Govt’s financial position under control: Jaitley
Finance minister Arun Jaitley said fiscal deficit was under control and the government will maintain its glide path for narrowing the gap between receipts and spending that is met through borrowing.business Updated: Dec 21, 2017 23:40 IST
Finance minister Arun Jaitley on Thursday said the government’s financial position was under control despite a blip in economic growth rate seen in the June quarter ahead of goods and services tax (GST) rollout in July.
The minister said fiscal deficit was under control and that the government will maintain its glide path for narrowing the gap between receipts and spending that is met through borrowing. Current account deficit, which narrowed in the September quarter to 1.2% of gross domestic product, too is under control, the minister told Lok Sabha while replying to a discussion on the second supplementary demand for grants for the current fiscal.
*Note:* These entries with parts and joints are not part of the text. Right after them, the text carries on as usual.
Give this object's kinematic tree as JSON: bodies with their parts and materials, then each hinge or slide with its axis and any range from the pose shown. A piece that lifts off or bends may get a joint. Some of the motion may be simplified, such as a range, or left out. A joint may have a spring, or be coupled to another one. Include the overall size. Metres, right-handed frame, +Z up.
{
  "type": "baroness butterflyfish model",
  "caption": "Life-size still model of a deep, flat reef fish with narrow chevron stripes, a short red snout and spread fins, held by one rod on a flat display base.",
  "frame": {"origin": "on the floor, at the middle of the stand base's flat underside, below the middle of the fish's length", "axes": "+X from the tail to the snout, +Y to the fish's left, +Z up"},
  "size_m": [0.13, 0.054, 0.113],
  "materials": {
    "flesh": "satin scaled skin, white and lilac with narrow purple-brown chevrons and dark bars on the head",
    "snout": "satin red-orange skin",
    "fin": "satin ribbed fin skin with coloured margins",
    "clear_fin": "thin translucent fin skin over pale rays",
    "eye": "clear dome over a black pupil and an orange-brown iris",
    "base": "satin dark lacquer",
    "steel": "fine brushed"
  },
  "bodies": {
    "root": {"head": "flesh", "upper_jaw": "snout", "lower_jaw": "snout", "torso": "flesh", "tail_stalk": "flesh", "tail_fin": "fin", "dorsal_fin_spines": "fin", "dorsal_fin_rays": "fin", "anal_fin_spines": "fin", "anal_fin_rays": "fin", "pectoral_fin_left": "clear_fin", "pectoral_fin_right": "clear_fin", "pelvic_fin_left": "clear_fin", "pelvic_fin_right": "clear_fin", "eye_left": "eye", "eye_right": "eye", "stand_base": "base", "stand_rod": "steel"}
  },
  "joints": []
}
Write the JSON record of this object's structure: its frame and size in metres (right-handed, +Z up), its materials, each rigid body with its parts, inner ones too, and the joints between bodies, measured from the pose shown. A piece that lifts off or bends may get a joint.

“It is our commitment to bring down fiscal deficit to 3.2% this financial year,” Jaitley said, adding that a recovery taking place in global economic growth will benefit India as well.
“The (global economic growth) curve is moving up slowly, it is obvious that this upward movement is going to help several economies including India.”
After a three-year low of 5.7% growth in the June quarter on account of production cuts by the industry while preparing for the new indirect tax regime, economic growth expanded at 6.3% in the September quarter. Economists believe effects of the disruption caused by the GST rollout have already bottomed out.
The finance minister also assured the lower house of Parliament that the money of all depositors in public sector banks will be protected, despite the apprehensions regarding the Financial Resolution and Deposit Insurance (FRDI) Bill, 2017, introduced in the Lok Sabha in August this year.
The Bill seeks to limit the fallout of the failure of institutions like banks, insurance companies, non-banking financial companies, pension funds and stock exchanges but some of its provisions have been termed anti-people and anti-poor by the opposition parties.
“The government is committed to protecting every depositor in public sector banks and therefore we need not create any fear psychosis,” the minister said. The Bill has a ‘bail-in’ clause, which some experts say brings potential harm to deposits.
“What do we do with that clause (bail-in). The (joint Parliamentary) committee has wise people which will make some recommendations. We will consider that. We are open minded. We are very clear and the level of protection the government would want would be much higher than level which existed till today,” he said. The committee is reviewing the Bill at present.
Earlier this week, the government sought Parliament’s approval for additional expenditure of Rs 66,113 crore, which includes funds to roll out schemes for providing electricity connections to the poor and payment of urea subsidy. Of this, the proposals involving net cash outgo aggregates to Rs 33,379 crore. The Lok Sabha approved Supplementary Demand for Grants on Thursday.